It sure looks like 2012 may be a great year for financial white collar criminals. Andy Fastow is out of prison. Mitt Romney appears to be the likely Republican candidate for president. I say ‘likely’ because the The New York Times and MSNBC are suggesting Romney holds a slight lead in polls as the iowa caucus starts today. Next comes New Hampshire, where Romney owns one of his pimpest houses. I don’t mean to imply that Romney is a criminal.
The idea that government needs to get out of the way of businesses and that corporations are people, too makes for a perfect storm. The biggest bankruptcies in U.S. history required having a party separate from the profiting party act as the container in which the loss or risk would (temporarily) hidden from view. Enron, Madoff, Lehman Brothers et. al., needed a place to stash their losses or potential losses. Regulation should have been in place to prevent that. But after deregulating energy in California, after failing to enforce regulation in the case of Madoff, and after deregulating and loosening regulations for investment banking in the case of the mortgage banking crisis it was possible to create the fraud that led to these banktruptcies.

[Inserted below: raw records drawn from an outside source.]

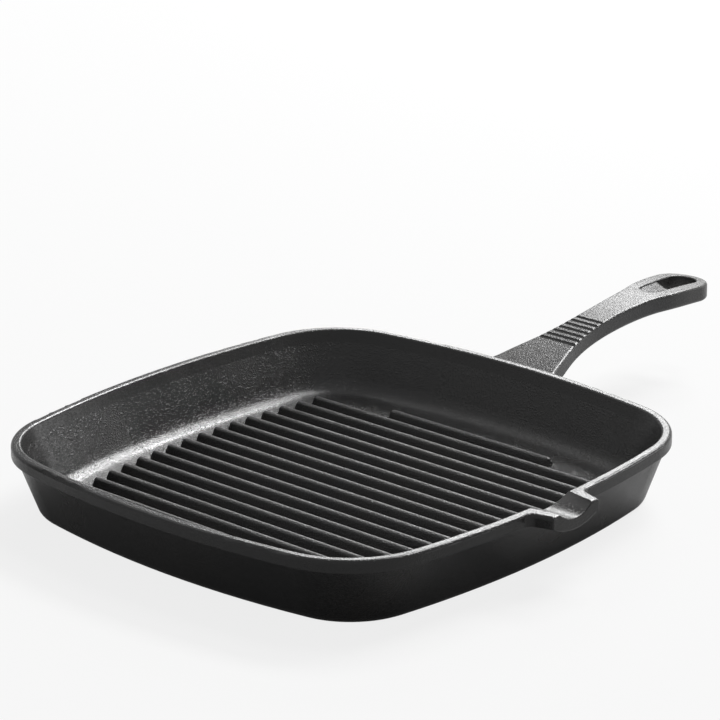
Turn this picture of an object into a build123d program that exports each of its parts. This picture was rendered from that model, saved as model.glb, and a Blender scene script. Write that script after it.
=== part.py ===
"""Square ridged grill pan: one iron casting, modelled as the regions that a foundry drawing names.

The origin is the middle of the base, on the surface that the pan stands on. +Z is up, +X runs out along the
handle, and the pouring spout is on the -Y side. Lengths are in millimetres and angles in degrees.
"""
import os
from math import atan2, degrees, radians, sin, sqrt, tan

from build123d import *

# Outline of the pan, a square of bowed sides and round corners
pan_side = 260.0
pan_height = 35.0
side_bow = 18.0
corner_radius = 49.4

# Rim, wall and floor
rim_width = 4.6
rim_height = 5.8
rim_round = 1.7
rim_inner_round = 1.4
rim_step = 2.2
wall_draft = 19.8
hollow_draft = 24.0
floor_thickness = 5.6
floor_fillet = 11.5
floor_seam = 1.0
base_round = 5.7

# Grill ridges, which run along Y
ridge_count = 18
ridge_side_margin = 39.3
ridge_width = 5.6
ridge_height = 3.8
ridge_draft = 20.0
ridge_crest_flat = 0.3
ridge_end_margin = 28.5
short_ridge_length = 104.0

# Pouring spout
spout_front_width = 32.0
spout_root_width = 40.8
spout_reach = 11.0
spout_flare = 4.5
spout_corner_round = 0.8
spout_floor_height = 24.6
spout_under_round = 1.5
spout_zone_width = 54.0
trough_lip_width = 22.4
trough_lip_depth = 4.4
trough_mouth_width = 31.0
trough_mouth_depth = 5.0
trough_throat_width = 24.0
trough_throat_depth = 4.6
trough_throat_reach = 3.0
trough_round = 0.6

# Handle, seen from above and from the side; a setback is measured back from the handle's end
handle_length = 140.3
handle_root_width = 48.0
handle_neck_width = 18.0
handle_neck_setback = 78.3
handle_end_width = 29.6
handle_root_height = 32.7
handle_crest_height = 48.1
handle_crest_setback = 36.3
handle_tip_height = 45.6
handle_thickness = 9.0
handle_root_thickness = 10.5
handle_top_round = 1.6
handle_under_round = 2.2
root_length = 24.0
loop_length = 46.3

# Grooves across the grip
groove_count = 7
groove_pitch = 4.23
groove_first_run = 32.4
groove_radius = 1.3
groove_depth = 0.8

# Hang slot
slot_width = 15.6
slot_near_width = 12.6
slot_near_setback = 42.9
slot_end_wall = 5.0
slot_through_setback = 21.3
slot_lip_depth = 1.2
slot_ramp_setback = 30.3
slot_ramp_depth = 4.2
slot_round = 0.7

overrun = 10.0

# Values worked out from the sizes above
half_side = pan_side / 2
side_radius = (half_side**2 + side_bow**2) / (2 * side_bow)
side_centre = side_radius - half_side
corner_centre = (sqrt(2 * (side_radius - corner_radius)**2 - side_centre**2) - side_centre) / 2
side_angle = degrees(atan2(corner_centre, corner_centre + side_centre))
wall_top = pan_height - rim_height
handle_reach = half_side + handle_length
wall_reach = (pan_height - floor_thickness) * tan(radians(hollow_draft))
fillet_reach = floor_fillet * tan(radians((90 - hollow_draft) / 2))
floor_inset = rim_width + wall_reach + fillet_reach + floor_seam
ridge_pitch = 2 * (half_side - ridge_side_margin) / (ridge_count - 1)
ridge_lean = ridge_height * tan(radians(ridge_draft))
crest_half_flat = ridge_crest_flat / 2
crest_round = (ridge_width / 2 - ridge_lean - crest_half_flat) / tan(radians((90 - ridge_draft) / 2))


def outline(inset):
    """The pan seen from above, drawn this far inside the rim's outer edge."""
    with BuildSketch(mode=Mode.PRIVATE) as plan:
        with BuildLine():
            for turn in range(0, 360, 90):
                side = Vector(0, -side_centre).rotate(Axis.Z, turn)
                corner = Vector(corner_centre, corner_centre).rotate(Axis.Z, turn)
                CenterArc(side, side_radius - inset, 90 - side_angle + turn, 2 * side_angle)
                CenterArc(corner, corner_radius - inset, side_angle + turn, 90 - 2 * side_angle)
        make_face()
    return plan.sketch


def reach_across(x, inset):
    """How far the outline, drawn inset, reaches from the X axis at this place along it."""
    if abs(x) < corner_centre + (corner_radius - inset) * sin(radians(side_angle)):
        return sqrt((side_radius - inset)**2 - x**2) - side_centre
    return corner_centre + sqrt((corner_radius - inset)**2 - (abs(x) - corner_centre)**2)


def arc_section(width, depth, y):
    """A segment of a circle, hung from the rim's top, across the spout at this Y."""
    with BuildSketch(Plane.XZ.offset(-y), mode=Mode.PRIVATE) as section:
        with BuildLine():
            ThreePointArc((-width / 2, pan_height), (0, pan_height - depth), (width / 2, pan_height))
            Polyline(
                (width / 2, pan_height),
                (width / 2, pan_height + overrun),
                (-width / 2, pan_height + overrun),
                (-width / 2, pan_height),
            )
        make_face()
    return section.sketch


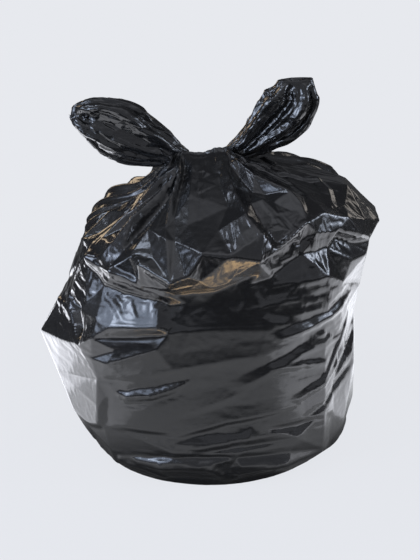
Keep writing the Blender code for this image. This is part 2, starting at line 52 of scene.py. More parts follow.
def addNode(tree, kind, settings=None, links=None):
    # one node, its properties or socket values, and what feeds it
    node = tree.nodes.new(kind)
    for name, value in (settings or {}).items():
        if isinstance(name, int) or name in node.inputs:
            node.inputs[name].default_value = value
        else:
            setattr(node, name, value)
    for name, source in (links or {}).items():
        tree.links.new(source, node.inputs[name])
    return node


film = {
    # hoops of film from the floor up: reach from the knot's axis and height, in mm, at eight compass
    # points from the front by way of the right, and how softly the film turns there
    "hoops": (
        ((190, 199, 214, 190, 176, 168, 157, 182), (0, 0, 0, 0, 0, 0, 0, 0), 0.2),
        ((200, 221, 236, 208, 196, 190, 176, 202), (38, 28, 22, 30, 36, 34, 28, 28), 0.6),
        ((202, 228, 238, 228, 206, 210, 203, 227), (92, 88, 80, 88, 94, 88, 86, 86), 1.0),
        ((200, 228, 235, 232, 208, 222, 240, 230), (172, 168, 168, 170, 172, 168, 178, 172), 0.7),
        ((202, 225, 238, 236, 208, 214, 206, 229), (262, 256, 244, 250, 250, 244, 238, 238), 0.2),
        ((195, 216, 247, 237, 208, 208, 190, 206), (300, 320, 306, 300, 298, 288, 286, 284), 0.8),
        ((197, 208, 256, 236, 210, 206, 184, 200), (326, 360, 334, 328, 320, 312, 312, 314), 0.8),
        ((213, 211, 264, 230, 208, 198, 177, 208), (345, 382, 352, 350, 342, 334, 332, 335), 0.3),
        ((204, 196, 244, 216, 194, 178, 158, 196), (368, 404, 383, 374, 366, 352, 351, 358), 1.0),
        ((162, 160, 202, 176, 152, 124, 108, 154), (398, 420, 405, 402, 392, 371, 371, 385), 1.0),
        ((108, 110, 138, 118, 102, 88, 73, 100), (426, 434, 422, 421, 412, 399, 398, 411), 1.0),
        ((56, 62, 70, 62, 54, 56, 54, 56), (447, 452, 443, 440, 434, 432, 436, 442), 1.0),
    ),
    "lip": 7,
    "gather": 11,
    "columns": 672,
    # distance between rows, in mm, by level
    "rowLevels": (0, 1, 5, 6.5, 7.5, 9, 11),
    "rowGaps": (2.9, 2.9, 2.9, 2.2, 2.0, 2.1, 1.5),
    "neckHalfWidth": 40, "neckHalfDepth": 15, "neckHeight": 455,
    "crestHalfWidth": 36, "crestHalfDepth": 8, "crestHeight": 459,
    # how much the crest of the knot stands up at the right and sinks at the back, over how many mm it
    # rises, and how flat the knot is drawn
    "crestRise": 7, "crestFall": 10, "crestSlope": 22, "pull": 5.0,
    "neckRows": 9, "crestRows": 4,
    # level at which the body piece ends and the cap piece begins, out of sight under the lip
    "parting": 6.5,
    # how far inside its ends, in mm, each piece is drawn together to close it
    "bodyHubs": (0, 12), "capHubs": (12, 6), "earHubs": (2, 0),
}


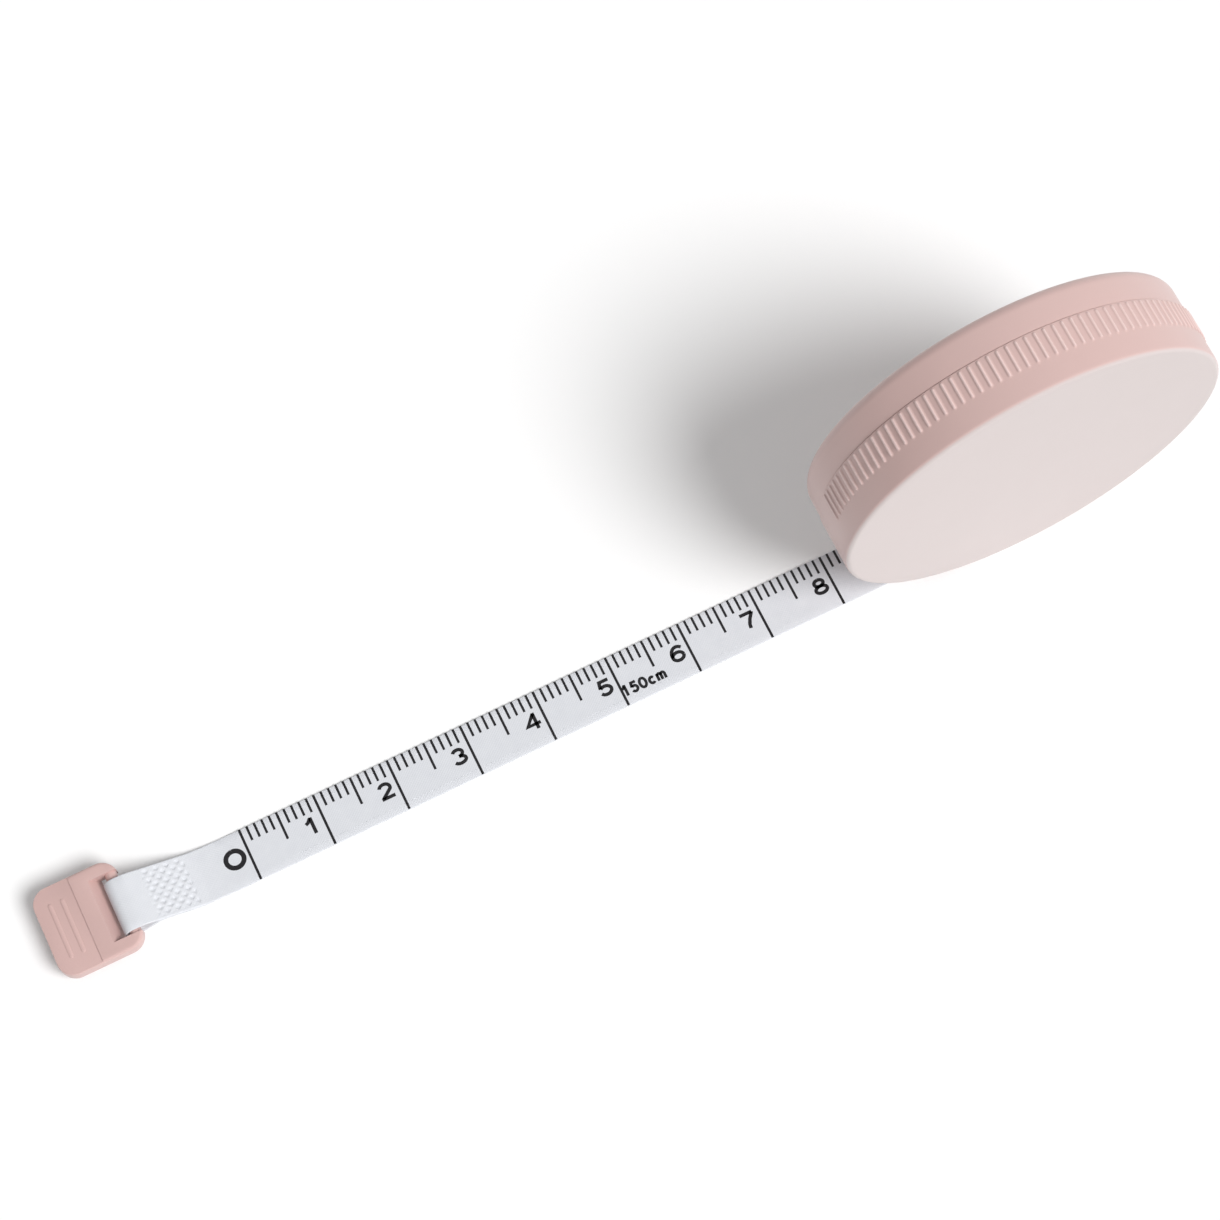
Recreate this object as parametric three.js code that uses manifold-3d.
// Retractable cloth tape measure: a round push-button case that stands on its rim, with the start
// of a narrow printed tape lying out in front of it and a pull tab on the tape's end.
// Millimetres, +Z up. X runs along the free tape towards the case, Y along the case's axle.
import * as THREE from 'three';
import { mergeVertices } from 'three/addons/utils/BufferGeometryUtils.js';
import Module from 'manifold-3d';

// Tape. Places along it are measured from its 0 mark.
const tapeLength = 1500;
const tapeWidth = 7;
const tapeThick = 0.35;
const zeroToLift = 85; // where the tape turns up from the surface towards the mouth
const zeroToFloor = 3.6; // back from the 0 mark, where the tape comes down to the surface
const floorToWeld = 3.2; // on from there to the folded end of the tape
const weldLength = 6; // over which the folded end is welded down
const weldToBar = 3.4; // on from the weld to the pull tab's bar
const liftBendRadius = 9;

// Case shells
const wall = 1.2;
const drumRimGap = 2; // from the drum's flanges to the rim's inner side
const liftToAxle = 17.8;
const seamFromFront = 7.15;
const seamGap = 0.15;
const backStep = 0.15; // how far the back band lies inside the front band
const frontCorner = 0.9;
const backCorner = 1.6;
const tongueThick = 0.8;
const tongueReach = 2;
const tongueRoot = 1.6;
const tongueGap = 0.12;

// Ribbed grip band on the front shell's rim
const ribCount = 77;
const ribPitchDegrees = 2.72;
const ribHeight = 0.25;
const ribFootShare = 0.5; // of the pitch
const ribCrestShare = 0.2; // of the pitch
const ribBandWidth = 3.7;
const ribSeamMargin = 0.1;

// Mouth
const mouthHeight = 1.5;
const mouthSideGap = 0.45;

// Drum: hub, front flange and the snapped-on cover
const drumSideGap = 0.3; // from the cover to the back shell
const flangeThick = 0.5;
const flangeMargin = 2.6; // past the roll
const tapeEdgeGap = 0.25; // from each edge of the roll to its flange
const hubRadius = 13.78;
const hubWall = 1.4;
const coverSpigotThick = 0.6;
const coverSpigotReach = 1;
const coverOpeningGap = 1.2; // round the button
const rollPackingShare = 1.05; // wound thickness over bare thickness
const rollGap = 0.2;
const rollWrapDegrees = 24; // how far the lead follows the roll before it joins it
const anchorPinRadius = 0.45;
const anchorPinSink = 0.35; // how far the pin's axis lies under the hub's surface
const anchorPinDegrees = 120;

// Arbor, thrust washer and power spring
const arborRadius = 2.6;
const arborKeyFlat = 2.1; // from the axle to each flat that keys the brake disc
const arborKeyMargin = 0.7; // of the keyed end, past the brake disc's travel
const arborFootRadius = 3.4;
const arborFootDepth = 0.6;
const arborSlit = 0.8;
const springSeatRadius = 1.3;
const springSeatHeight = 0.5;
const washerThick = 0.3;
const washerGap = 0.15; // on each side
const washerRadius = 5.6;
const springThick = 0.2;
const springTurns = 8;
const springCoreGap = 0.8; // from the arbor to the innermost coil
const springBend = 0.5;
const springTangRadius = 0.7; // where the tang ends inside the arbor's slit
const springHookReach = 0.8; // how far the hook goes into the hub's wall
const springNotchWidth = 1.1;
const springEdgeGap = 0.3;
const springHubGap = 0.5;
const retainerThick = 0.3;
const retainerLedge = 0.4;

// Button and brake
const buttonRadius = 6;
const buttonHoleGap = 0.2;
const buttonProud = 0.9;
const buttonTravel = 1;
const travelGap = 0.15; // left under the brake disc when the button is pressed
const buttonWall = 0.9;
const buttonCorner = 0.5;
const brakeOverlap = 1.8; // of the disc, under the cover's lip
const brakeThick = 0.7;
const liningThick = 0.4;
const liningWidth = 1.3;
const brakeSpringRadius = 2.1;
const brakeSpringWire = 0.3;
const brakeSpringTurns = 3.5;

// Pull tab
const tabLength = 11.1;
const tabArmWidth = 1.7;
const tabThick = 2.3;
const tabCornerRadius = 2.2;
const tabEdge = 0.35;
const barRadius = 0.75;
const barToEnd = 1; // from the bar's axis to the end of the tab's arms
const slotSideGap = 0.7; // from each edge of the tape to the tab's arms
const slotTopReach = 2.8; // from the bar's axis to the slot's far wall, which slopes
const slotFootReach = 1.4;
const tabLift = 1.6; // of the tab over the surface, held up by the springy tape
const tabShift = 0.4; // of the tab across the tape, within its play
const loopGap = 0.25;
const loopTail = 1.15; // past the bar's axis
const gripFirst = 2; // from the tab's outer end
const gripPitch = 1.6;
const gripCount = 2;
const gripWidth = 0.5;
const gripEndMargin = 2.2;
const gripFieldDepth = 0.15; // of the field that the grip ridges stand in, which are as high

// Gaps between pieces
const fitGap = 0.1; // between pieces that slide or turn on each other
const seatGap = 0.05; // between pieces that rest on each other
const layerGap = 0.15; // between one stretch of the tape and the next

// Facets and cutting
const shellSides = 80;
const drumSides = 64;
const smallSides = 32;
const barSides = 16;
const wireSides = 6;
const overrun = 1; // how far a cutter runs past what it cuts
const sink = 0.2; // how far joined shapes reach into each other
const cornerFacets = 3; // round each small corner of a turned piece
const bendFacets = 6; // round each bend of the tape and each corner of the tab
const springFacets = 20; // per turn of the power spring
const wireFacets = 16; // per turn of the brake spring
const hexagonSides = 6;
const mergeDistance = 2.5e-5; // within which points are one

// Sizes that follow from those above
const caseDepth = wall + washerGap + washerThick + washerGap + flangeThick + tapeEdgeGap
  + tapeWidth + tapeEdgeGap + flangeThick + drumSideGap + wall;
const woundLength = tapeLength - zeroToLift;
const rollInner = hubRadius + rollGap;
const woundArea = woundLength * tapeThick * rollPackingShare;
const rollOuter = Math.sqrt(rollInner ** 2 + woundArea / Math.PI);
const flangeRadius = rollOuter + flangeMargin;
const shellInner = flangeRadius + drumRimGap;
const caseRadius = shellInner + wall;
const coverOpeningRadius = buttonRadius + coverOpeningGap;
const brakeRadius = coverOpeningRadius + brakeOverlap;
const springInnerRadius = arborRadius + springCoreGap;
const slotLength = tapeWidth + 2 * slotSideGap;
const tabWidth = slotLength + 2 * tabArmWidth;
const zeroToWeldEnd = zeroToFloor + floorToWeld;
const zeroToWeldStart = zeroToWeldEnd + weldLength;
const zeroToBar = zeroToWeldStart + weldToBar;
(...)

Republican candidates still see government as the problem. In a sense they are right; government regulators and regulations failed the public. But how will the further retrieat of regulation or regulators protect the public? It won’t. The Republican platform is not focused on that concern. Their platform furthers the purposes of multi-national corporations at the expense of the public welfare in the hope that corporate profits will benefit “job-creators” who will then create at least some of those jobs within the more loosely regulated country in which they are profting. But 22,000 former Enron employees might take issue with this strategy.
So I am expecting Romney to win the Republican primaries and run against Obama in 2012. Should he win it will be the beginning of the next big wave of boondoggles, boondoggles amidst fantastic profits for corporations that take advantage of the new found freedoms. The 2002 Enron swindle was a $65 billion dollar bankruptcy, and the 2008 Lehman Brothers failure was $691 billion dollars. So what will 2012 bring in the may of major swindles? I don’t know, sorry. But history suggests that the last thing we need right now is government getting out of the way of “people” like Exxon or even the vaunted Berkshire Hathaway. Romney, or any other potential Republican candidate that thinks the problems we face are due to government intervention are not what America needs right now and they haven’t been for quite some time. But a Republican in the White House would certainly signal the all clear for those with creative schemes for circumventing the protections, weakened though they may be, against the hiding of risks and losses by corporate “job creators”.
The next big bankruptcy, if it conforms to the last few series of major bankruptcies will be one in which a fraudulent profit is made by hiding or distributing risk across an entire branch of business in such a way that when the eventual catastrophic event occurs, instead of the risk being absorbed across multiple carriers, and thus lessened, it is amplified. Perhaps something like the Piper Alpha oil rig catastrophe but 2 orders of magnitude larger and in a different industry, healthcare or insurance perhaps, or reinsurance for healthcare insurers.